The complete mechanism for the movement of crustal plates remains uncertain. Scientists theorize that convection in the asthenosphere slowly carries the plates around the planet; another theory states that convection at a depth of about 600 to 700 kilometers (376 to 435 miles) in the of the mantle called the mesosphere is transferred to the asthenosphere and moves the plates.

 

Crustal plates are created, destroyed, or move past each other in a variety of ways.

 

Plate movement in ocean basins includes sea-floor spreading – usually from volcanic action – and the ocean floor literally spreads apart. For example, the Mid-Atlantic Ridge is an area of sea-floor spreading that splits the Atlantic Ocean; the plates move laterally about 2.5 centimeters (1 inch) per year. Shallow, substantial earthquakes are associated with diverging plates.

 

When one plate sinks under another it is called subduction, with the subducting plate gradually breaking apart. For example, the Japan Trench off the island of Honshu is the line where the Pacific plate subducts under the Eurasian plate. Some of the largest and deepest earthquakes are associated with subducting plates.

 

Where two plates ram into one another the result is colliding plate boundaries, which cause the crust to buckle from intense pressure. For example, the Himalayas were formed by the collision of the Indo-Australian plate and the Eurasian plate. Deep, substantial earthquakes are associated with colliding plates.
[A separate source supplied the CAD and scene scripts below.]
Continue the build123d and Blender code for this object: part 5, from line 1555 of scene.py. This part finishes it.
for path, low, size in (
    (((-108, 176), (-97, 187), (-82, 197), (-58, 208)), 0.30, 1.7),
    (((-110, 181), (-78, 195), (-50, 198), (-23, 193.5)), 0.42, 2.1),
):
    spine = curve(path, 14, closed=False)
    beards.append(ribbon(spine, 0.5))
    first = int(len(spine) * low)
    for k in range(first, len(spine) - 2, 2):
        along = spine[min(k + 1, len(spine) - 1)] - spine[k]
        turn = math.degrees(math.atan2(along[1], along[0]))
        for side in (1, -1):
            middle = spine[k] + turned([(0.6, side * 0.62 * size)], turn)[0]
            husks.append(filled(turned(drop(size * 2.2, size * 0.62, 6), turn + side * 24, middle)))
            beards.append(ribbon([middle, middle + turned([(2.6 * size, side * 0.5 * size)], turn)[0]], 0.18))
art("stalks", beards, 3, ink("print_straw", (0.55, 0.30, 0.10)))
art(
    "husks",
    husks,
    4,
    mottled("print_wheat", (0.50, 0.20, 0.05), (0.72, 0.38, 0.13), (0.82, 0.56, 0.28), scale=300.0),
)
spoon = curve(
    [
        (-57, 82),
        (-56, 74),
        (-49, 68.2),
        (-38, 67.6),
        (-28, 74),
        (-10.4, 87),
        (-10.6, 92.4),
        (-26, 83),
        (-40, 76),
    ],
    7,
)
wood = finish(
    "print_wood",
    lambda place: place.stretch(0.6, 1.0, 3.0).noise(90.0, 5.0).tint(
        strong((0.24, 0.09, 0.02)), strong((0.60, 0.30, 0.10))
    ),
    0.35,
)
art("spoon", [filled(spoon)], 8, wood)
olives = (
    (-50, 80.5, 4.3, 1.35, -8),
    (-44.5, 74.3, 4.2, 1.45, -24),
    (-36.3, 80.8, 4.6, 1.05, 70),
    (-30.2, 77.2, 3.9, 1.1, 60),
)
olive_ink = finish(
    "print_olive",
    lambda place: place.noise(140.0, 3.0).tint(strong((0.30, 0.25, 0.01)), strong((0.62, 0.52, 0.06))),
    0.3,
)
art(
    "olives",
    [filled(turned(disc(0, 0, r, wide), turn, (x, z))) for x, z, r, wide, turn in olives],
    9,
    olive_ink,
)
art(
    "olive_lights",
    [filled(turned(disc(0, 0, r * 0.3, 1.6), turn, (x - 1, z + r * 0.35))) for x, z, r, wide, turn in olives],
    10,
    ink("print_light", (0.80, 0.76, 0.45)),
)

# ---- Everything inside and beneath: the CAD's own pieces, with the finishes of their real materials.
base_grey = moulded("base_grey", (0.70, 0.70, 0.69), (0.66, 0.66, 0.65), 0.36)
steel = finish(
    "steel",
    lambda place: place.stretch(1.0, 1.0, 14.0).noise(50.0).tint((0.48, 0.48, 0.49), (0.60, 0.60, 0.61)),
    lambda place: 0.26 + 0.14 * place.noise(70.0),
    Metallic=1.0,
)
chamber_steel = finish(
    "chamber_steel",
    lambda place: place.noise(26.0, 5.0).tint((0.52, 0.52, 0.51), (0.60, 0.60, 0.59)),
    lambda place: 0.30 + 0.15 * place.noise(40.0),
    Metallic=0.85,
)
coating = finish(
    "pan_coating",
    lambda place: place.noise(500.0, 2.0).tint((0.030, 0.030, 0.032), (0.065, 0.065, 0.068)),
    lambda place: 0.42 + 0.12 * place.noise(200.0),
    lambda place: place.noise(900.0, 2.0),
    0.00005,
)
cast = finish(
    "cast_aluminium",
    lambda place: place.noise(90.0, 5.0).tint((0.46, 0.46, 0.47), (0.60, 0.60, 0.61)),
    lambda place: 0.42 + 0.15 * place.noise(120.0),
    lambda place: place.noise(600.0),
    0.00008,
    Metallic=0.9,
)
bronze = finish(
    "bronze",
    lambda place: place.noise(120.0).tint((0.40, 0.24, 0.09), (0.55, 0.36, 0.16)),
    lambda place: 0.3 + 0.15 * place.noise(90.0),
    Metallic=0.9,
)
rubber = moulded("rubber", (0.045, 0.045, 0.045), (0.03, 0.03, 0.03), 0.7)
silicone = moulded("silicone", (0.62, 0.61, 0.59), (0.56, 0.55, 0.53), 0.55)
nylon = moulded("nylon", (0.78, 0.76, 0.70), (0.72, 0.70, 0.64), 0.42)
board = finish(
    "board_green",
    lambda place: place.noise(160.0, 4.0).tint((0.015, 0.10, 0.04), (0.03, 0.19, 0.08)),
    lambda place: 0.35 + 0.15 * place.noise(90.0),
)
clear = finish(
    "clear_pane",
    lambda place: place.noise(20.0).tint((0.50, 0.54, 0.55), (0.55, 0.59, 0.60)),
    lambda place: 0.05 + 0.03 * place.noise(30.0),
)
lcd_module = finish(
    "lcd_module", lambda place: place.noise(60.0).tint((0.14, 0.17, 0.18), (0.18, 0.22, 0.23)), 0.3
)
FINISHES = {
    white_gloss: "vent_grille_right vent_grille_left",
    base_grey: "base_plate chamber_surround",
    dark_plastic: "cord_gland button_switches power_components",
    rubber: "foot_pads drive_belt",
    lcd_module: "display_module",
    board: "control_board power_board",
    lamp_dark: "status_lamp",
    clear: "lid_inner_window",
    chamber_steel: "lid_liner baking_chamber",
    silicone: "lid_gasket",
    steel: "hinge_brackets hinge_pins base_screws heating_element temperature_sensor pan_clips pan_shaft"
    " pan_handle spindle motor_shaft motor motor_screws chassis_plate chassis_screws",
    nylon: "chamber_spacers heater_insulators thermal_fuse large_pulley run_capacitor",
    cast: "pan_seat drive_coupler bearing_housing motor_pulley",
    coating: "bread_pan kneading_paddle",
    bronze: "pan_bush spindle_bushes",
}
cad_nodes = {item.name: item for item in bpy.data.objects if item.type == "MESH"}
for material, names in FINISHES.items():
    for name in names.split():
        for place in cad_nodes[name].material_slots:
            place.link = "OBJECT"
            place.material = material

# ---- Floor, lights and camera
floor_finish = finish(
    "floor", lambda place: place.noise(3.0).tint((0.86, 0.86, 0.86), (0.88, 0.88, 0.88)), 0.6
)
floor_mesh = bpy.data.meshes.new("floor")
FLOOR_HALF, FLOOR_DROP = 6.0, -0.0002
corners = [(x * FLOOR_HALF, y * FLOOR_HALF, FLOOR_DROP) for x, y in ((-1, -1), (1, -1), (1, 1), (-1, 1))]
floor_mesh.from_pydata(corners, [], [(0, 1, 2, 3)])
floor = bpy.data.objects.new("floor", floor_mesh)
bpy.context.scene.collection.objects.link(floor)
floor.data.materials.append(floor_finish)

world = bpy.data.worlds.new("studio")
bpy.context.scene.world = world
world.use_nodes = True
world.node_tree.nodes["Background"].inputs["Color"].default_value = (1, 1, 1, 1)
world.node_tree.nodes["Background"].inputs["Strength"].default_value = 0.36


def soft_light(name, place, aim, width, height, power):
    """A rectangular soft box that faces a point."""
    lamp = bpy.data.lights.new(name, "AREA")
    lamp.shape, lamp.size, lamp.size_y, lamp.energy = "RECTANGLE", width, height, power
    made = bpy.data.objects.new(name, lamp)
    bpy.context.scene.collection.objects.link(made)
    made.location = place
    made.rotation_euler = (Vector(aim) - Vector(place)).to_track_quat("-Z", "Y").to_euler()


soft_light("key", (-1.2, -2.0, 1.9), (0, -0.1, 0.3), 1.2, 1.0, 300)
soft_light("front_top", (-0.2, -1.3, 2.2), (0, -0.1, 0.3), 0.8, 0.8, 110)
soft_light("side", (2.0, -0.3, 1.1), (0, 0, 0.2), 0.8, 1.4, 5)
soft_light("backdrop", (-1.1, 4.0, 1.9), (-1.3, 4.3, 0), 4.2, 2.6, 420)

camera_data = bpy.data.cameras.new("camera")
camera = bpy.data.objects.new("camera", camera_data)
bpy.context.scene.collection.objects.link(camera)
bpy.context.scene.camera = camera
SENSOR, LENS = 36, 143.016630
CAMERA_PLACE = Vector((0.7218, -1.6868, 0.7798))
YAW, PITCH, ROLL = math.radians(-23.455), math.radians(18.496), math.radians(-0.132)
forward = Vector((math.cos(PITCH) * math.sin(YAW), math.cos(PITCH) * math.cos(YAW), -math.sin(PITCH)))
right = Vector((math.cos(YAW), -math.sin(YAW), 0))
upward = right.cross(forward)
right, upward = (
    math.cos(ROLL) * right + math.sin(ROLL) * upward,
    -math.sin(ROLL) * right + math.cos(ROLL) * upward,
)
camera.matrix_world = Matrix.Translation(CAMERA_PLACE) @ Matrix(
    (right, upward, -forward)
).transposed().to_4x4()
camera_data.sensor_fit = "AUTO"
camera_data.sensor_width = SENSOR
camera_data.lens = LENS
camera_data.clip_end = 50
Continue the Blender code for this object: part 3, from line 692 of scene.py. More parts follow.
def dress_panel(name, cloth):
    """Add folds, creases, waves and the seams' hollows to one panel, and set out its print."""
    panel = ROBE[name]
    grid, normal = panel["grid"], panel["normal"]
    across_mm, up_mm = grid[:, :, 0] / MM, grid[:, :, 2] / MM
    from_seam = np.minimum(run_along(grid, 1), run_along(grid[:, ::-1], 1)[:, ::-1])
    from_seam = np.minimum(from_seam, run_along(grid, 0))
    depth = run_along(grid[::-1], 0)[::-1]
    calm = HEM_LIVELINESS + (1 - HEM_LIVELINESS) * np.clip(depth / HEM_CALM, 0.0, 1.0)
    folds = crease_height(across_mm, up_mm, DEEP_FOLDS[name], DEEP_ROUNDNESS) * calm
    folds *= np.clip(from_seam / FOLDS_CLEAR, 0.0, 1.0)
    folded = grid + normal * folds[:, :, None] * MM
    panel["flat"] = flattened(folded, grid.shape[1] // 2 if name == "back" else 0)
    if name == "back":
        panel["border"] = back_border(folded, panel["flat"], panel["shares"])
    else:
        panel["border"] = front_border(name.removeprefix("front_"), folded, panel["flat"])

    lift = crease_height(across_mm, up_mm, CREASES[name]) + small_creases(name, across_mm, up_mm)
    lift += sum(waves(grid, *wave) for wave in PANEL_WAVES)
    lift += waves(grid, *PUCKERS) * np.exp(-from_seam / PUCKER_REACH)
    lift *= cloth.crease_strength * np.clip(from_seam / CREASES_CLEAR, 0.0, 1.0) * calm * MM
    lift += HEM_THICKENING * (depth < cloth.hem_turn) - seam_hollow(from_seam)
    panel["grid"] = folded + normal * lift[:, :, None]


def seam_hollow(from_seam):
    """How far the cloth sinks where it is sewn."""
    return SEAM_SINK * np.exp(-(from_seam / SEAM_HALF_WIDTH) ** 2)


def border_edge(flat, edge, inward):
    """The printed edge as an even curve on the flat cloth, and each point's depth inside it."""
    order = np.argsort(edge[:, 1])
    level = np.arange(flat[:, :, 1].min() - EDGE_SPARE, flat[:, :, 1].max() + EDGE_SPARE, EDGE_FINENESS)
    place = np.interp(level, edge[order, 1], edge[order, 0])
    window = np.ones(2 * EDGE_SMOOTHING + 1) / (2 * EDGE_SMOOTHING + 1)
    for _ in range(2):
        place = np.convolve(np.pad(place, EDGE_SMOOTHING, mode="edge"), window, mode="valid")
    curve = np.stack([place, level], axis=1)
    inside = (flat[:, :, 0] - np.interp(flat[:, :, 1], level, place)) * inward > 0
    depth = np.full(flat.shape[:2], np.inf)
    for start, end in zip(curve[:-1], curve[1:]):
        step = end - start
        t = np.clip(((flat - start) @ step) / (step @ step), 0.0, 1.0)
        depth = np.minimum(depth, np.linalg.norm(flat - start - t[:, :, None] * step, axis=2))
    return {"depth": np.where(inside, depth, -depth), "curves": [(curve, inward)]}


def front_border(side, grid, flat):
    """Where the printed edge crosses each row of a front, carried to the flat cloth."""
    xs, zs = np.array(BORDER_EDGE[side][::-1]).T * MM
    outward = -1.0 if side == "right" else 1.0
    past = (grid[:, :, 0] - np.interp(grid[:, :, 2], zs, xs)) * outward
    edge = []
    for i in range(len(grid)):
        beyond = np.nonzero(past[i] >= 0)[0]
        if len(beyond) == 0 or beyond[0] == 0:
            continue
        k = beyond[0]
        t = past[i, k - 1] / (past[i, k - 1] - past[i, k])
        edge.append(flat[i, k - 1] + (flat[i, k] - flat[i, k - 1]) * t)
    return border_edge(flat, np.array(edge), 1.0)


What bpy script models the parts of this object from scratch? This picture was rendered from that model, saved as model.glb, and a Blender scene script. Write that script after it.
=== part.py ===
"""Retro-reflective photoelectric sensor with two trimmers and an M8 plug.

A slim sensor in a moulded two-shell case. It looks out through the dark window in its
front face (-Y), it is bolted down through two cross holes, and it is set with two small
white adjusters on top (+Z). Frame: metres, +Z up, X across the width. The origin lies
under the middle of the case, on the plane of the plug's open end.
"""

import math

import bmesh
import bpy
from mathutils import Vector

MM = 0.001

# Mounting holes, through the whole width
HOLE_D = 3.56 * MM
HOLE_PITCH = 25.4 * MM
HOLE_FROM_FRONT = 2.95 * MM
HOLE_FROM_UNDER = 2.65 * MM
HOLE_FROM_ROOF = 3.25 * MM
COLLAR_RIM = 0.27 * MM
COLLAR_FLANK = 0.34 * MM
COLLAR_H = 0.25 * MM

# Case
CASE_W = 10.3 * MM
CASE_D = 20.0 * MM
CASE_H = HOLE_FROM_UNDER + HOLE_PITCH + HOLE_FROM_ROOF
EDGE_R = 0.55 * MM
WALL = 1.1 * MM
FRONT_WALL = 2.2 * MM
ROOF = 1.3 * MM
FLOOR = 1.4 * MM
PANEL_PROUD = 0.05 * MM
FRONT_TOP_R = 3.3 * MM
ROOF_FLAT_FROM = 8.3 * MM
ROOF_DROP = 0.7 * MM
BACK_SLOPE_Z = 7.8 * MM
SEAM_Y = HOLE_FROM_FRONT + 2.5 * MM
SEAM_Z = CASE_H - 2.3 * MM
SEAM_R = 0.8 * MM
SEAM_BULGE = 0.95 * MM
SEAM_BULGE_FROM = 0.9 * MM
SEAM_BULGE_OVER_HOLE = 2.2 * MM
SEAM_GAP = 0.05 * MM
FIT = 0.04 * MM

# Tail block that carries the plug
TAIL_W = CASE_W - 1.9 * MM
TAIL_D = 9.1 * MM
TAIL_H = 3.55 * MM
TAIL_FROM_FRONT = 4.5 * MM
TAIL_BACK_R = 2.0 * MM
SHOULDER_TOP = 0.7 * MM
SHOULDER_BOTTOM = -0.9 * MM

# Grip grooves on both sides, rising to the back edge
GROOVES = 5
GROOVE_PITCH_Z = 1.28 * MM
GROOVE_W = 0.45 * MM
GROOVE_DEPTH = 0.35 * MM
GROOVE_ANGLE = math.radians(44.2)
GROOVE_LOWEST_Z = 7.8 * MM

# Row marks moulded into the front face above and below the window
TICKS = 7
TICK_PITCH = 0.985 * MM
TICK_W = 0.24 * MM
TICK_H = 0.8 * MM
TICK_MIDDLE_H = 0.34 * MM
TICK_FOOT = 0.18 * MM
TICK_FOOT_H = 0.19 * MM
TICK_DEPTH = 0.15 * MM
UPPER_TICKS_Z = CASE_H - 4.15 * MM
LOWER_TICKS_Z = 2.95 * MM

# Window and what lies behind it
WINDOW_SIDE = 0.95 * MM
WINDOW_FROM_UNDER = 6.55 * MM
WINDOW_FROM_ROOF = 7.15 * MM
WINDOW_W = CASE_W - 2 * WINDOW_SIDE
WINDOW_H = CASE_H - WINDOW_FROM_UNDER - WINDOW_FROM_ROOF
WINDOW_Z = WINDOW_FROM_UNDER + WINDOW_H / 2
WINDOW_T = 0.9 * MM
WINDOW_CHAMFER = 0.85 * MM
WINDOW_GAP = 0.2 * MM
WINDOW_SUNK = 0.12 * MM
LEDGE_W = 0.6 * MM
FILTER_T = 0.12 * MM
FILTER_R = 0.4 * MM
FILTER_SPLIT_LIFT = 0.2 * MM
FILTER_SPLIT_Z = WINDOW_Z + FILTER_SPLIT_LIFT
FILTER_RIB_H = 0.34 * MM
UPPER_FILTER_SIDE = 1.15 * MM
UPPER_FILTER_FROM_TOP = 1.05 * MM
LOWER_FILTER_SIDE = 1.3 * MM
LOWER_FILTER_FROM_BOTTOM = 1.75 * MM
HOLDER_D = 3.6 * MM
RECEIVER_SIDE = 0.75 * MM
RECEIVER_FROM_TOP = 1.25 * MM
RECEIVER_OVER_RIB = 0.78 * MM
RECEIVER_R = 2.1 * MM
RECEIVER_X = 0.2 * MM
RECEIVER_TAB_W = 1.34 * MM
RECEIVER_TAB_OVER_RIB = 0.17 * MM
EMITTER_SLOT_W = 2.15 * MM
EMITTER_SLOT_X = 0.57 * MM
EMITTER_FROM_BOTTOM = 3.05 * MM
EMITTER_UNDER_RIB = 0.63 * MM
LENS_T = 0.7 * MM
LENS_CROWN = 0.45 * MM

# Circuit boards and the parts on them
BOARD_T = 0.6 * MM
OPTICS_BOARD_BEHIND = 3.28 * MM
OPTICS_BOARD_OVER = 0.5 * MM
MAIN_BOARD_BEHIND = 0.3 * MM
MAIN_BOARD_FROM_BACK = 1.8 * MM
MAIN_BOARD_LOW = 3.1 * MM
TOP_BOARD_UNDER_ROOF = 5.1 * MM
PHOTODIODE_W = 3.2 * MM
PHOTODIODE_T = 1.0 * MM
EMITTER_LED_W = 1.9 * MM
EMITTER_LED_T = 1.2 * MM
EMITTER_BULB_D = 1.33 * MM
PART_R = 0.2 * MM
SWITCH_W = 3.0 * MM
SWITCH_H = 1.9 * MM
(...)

Even today, the Himalayas are still rising because of this collision – about 5 millimeters (0.2 inch) per year.

 

When plates slide by each other, and no plate is created or destroyed, it is called a conservative margin or transform boundary plate. For example, along the San Andreas Fault in California, the Pacific plate slides northwest past the North American plate. (Contrary to popular belief, part of California will not fall into the ocean; rather part of the state is simply a section of the Pacific plate moving northwest at about 1.3 centimeters (0.5 inch) per year.) Shallow, substantial earthquakes are associated with transform boundary plates.

 


Movement of crustal plates over time

Crustal plates have moved across the Earth for at least the past 600 million years – and probably for billions of years before. Scientists believe that a supercontinent called Pangaea existed about 250 million years ago. By 180 million years ago, Pangaea had broken up into Gondwanaland, or Gondwana (a hypothetical continent formed by the union of South America, Africa, Australia, India, and Antarctica), and Laurasia (composed of North America and Eurasia). About 65 million years ago – at approximately the time of the extinction of the dinosaurs – the two continents began to separate, slowly forming the familiar outlines of today's continents. Scientists estimate that in 50 million years, the west coast of North America will tear itself free from the mainland, Australia will move northward and collide with Indonesia, and Africa and Asia will split apart at the Red Sea.